Taylor is not the only twentieth-century artist to use Haitian Voodoo or its American cousin, hoodoo. Examples range from Charles Chesnutt to Zora Neale Hurston, Ishmael Reed, Calvin Hernton, John Edgar Wideman, Ntozake Shange, Will Alexander, and any number of blues lyricists; and from the Caribbean, Aimé Césaire, René Depestre, and the late Edward Kamau Brathwaite (with whom Taylor read in 1994). Speaking very broadly, earlier uses of Voodoo such as those of Chesnutt’s or Hurston’s often have to do with the idea of ‘folk’ culture. There is sometimes an ambivalent relationship here: these writers are struggling with the fact that the Hoodoo/ Voodoo practices they place within literature are often dismissed as backwards superstition, antithetical to urban modernity. In other words, they’re struggling with an association with ‘primitivism’. However, later writers like Depestre, Brathwaite, Reed, Taylor and Shange refuse this kind of distance and the assumptions it carries. Reed is probably the closest of these artists to Taylor, in that his ‘neo-hoodoo’ aesthetic semi-programmatically makes Voodoo an organising principle and explanation of his artistic work. But Taylor’s usage is entirely his own. Here are some of the principal reasons I think Voodoo is important for Taylor’s thinking, and for our thinking about Taylor’s work.

1. Voodoo possession provides a useful way of thinking about language and diaspora.

“If one claims, following a post-structuralist line, that to possess the “gift” of language is to be possessed, then one immediately situates him or herself in a domain familiar to the diaspora. Possession operates both in the spirit work of Voodoo and in the dread slave and Voodoo economics perpetuated by the West. What is involved in possession, in either case, is supplementarity – the immediately mediating appearance, as spectre or shadow, of a second and secondary “self”. In specifically diasporic terms, “being possessed” (as slave, but also as a being possessed) is more than a necessary doubling or inscribed “otherness” of the con-scripted (those who come, as necessity, with writing).
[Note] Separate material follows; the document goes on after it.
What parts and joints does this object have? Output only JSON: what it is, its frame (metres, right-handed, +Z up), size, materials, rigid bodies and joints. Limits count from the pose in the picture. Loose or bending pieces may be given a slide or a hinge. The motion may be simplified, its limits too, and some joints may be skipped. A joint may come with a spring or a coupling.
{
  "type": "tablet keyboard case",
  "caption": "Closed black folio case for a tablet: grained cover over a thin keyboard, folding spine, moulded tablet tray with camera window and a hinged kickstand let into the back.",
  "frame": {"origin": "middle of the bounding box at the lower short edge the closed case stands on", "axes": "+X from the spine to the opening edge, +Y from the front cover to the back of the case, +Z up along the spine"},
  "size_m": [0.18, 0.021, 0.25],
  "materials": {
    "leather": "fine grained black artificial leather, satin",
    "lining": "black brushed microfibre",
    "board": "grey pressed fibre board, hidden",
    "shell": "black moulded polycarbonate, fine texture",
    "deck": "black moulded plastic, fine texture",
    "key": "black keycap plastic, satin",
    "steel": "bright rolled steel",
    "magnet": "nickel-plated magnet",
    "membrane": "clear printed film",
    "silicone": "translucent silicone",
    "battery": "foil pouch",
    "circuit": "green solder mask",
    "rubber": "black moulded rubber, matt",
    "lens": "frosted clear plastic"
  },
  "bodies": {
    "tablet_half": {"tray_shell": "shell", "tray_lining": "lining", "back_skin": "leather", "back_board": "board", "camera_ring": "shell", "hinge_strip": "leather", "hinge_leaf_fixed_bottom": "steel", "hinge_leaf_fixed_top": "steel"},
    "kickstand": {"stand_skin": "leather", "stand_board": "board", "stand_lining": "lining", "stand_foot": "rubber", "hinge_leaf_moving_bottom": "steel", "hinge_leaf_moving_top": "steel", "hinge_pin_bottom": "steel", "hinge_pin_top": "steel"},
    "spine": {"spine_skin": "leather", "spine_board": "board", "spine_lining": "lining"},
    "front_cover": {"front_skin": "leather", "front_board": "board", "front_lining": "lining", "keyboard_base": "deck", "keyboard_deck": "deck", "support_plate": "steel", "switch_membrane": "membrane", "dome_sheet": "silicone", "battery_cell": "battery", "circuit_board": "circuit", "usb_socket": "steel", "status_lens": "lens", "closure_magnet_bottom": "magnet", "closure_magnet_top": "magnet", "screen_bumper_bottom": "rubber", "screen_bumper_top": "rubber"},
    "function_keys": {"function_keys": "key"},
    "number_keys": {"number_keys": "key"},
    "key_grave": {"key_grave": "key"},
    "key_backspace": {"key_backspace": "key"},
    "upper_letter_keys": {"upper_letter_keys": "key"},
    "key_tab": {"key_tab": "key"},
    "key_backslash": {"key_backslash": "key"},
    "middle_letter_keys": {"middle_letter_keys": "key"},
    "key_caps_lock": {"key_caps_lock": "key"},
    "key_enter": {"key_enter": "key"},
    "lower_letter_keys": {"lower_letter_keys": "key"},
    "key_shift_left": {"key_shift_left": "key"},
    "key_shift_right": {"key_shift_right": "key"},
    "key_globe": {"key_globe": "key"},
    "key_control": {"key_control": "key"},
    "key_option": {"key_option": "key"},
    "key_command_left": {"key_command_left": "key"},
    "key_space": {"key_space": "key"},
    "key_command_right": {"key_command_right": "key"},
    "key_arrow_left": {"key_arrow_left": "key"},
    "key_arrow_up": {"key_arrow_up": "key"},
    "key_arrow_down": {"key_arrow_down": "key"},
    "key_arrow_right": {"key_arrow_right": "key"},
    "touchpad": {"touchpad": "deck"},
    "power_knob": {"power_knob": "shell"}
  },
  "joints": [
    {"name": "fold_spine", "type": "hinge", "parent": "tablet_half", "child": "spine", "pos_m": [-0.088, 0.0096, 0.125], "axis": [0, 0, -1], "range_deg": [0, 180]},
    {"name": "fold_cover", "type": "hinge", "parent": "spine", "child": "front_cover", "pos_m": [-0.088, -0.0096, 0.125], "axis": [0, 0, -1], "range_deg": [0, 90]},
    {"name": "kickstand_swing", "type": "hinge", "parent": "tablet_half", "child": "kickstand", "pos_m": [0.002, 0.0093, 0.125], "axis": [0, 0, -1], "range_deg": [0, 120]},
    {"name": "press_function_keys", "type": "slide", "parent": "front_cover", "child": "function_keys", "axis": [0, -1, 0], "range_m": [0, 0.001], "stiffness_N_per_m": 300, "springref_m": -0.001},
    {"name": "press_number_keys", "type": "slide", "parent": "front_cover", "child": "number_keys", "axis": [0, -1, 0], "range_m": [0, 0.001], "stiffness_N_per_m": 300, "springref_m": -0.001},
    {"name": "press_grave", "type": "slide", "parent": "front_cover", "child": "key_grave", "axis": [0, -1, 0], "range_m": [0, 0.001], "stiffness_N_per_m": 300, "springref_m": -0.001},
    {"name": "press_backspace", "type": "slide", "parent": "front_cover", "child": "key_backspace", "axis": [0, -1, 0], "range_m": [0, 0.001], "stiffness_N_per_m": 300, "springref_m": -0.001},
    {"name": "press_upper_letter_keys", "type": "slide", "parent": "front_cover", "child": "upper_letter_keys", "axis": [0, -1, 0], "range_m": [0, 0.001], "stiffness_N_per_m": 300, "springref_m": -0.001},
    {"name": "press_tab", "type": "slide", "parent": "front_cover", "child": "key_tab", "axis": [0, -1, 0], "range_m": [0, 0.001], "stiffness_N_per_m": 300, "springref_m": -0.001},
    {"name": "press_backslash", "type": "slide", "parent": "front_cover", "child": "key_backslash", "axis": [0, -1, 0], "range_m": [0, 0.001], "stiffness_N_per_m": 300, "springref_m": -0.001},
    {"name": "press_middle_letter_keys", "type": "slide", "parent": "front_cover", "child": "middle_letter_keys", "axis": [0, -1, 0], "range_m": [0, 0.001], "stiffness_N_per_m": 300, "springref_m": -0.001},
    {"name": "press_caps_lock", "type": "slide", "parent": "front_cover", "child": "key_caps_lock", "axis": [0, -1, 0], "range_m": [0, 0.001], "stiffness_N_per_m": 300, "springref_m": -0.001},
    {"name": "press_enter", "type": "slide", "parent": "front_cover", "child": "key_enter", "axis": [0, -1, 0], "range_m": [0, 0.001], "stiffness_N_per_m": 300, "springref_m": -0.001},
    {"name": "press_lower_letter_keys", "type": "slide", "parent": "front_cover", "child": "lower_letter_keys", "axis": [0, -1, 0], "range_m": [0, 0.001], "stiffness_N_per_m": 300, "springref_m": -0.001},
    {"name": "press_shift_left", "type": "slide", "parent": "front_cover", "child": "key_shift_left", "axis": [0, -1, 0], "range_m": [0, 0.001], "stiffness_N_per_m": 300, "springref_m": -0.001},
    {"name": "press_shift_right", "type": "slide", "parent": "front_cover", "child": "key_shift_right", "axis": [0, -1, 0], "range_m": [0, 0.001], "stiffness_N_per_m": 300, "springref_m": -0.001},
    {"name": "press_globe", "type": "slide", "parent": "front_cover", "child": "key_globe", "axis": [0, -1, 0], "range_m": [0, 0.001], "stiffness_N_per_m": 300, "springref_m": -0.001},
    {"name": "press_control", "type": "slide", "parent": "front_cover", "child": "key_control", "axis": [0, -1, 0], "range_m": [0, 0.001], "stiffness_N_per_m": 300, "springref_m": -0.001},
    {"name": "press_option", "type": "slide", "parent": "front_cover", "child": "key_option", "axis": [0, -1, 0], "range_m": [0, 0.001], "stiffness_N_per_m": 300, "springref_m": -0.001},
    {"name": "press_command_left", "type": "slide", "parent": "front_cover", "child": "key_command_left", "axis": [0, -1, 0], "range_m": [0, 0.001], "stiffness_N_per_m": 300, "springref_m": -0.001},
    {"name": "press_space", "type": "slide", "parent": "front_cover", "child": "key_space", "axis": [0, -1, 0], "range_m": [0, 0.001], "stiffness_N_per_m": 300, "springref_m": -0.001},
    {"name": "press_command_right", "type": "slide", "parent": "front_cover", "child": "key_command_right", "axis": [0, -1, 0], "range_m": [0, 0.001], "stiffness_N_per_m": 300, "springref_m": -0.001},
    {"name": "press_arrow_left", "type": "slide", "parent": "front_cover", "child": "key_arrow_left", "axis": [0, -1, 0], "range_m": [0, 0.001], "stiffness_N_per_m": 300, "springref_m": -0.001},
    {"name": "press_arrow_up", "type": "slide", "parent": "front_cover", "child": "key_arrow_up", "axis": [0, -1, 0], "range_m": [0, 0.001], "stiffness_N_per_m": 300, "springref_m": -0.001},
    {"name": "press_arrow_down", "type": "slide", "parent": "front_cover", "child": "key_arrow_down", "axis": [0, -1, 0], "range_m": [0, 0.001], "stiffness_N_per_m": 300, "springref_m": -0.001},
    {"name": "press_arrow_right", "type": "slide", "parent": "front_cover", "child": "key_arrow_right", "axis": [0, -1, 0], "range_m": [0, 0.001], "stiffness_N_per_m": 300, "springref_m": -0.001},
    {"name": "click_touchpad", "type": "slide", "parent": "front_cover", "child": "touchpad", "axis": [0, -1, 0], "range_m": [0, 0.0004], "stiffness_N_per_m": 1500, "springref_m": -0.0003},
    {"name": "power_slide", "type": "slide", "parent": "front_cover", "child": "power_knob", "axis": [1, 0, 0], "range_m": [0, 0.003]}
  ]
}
For in the diaspora, the possessed are governed not simply by script but also by productive conditions that render their entire play a tripling.
Houston Baker, Modernism and the Harlem Renaissance (1987): 53

The passage from Houston Baker’s Modernism and the Harlem Renaissance quoted above seems to me particularly useful for thinking of language itself as a state of possession. For Baker, the ability to speak, to possess and master language, is itself already to be spoken by, to be possessed and mastered by it. Likewise, for Taylor, language is always a carrying over, a carrying across: one utters, ventriloquises, channels language, as a socially-sedimented form that arises from somewhere other than one’s self.[xxii] This is both terrifying, the result of a condition of powerlessness – think the language bans placed on enslaved peoples – and gives the possibility for improvisational change, for speaking outside, or beside, one’s self, as a means of more truly knowing that self in concert with others, in new and hybrid forms, from Créole to new modes of music.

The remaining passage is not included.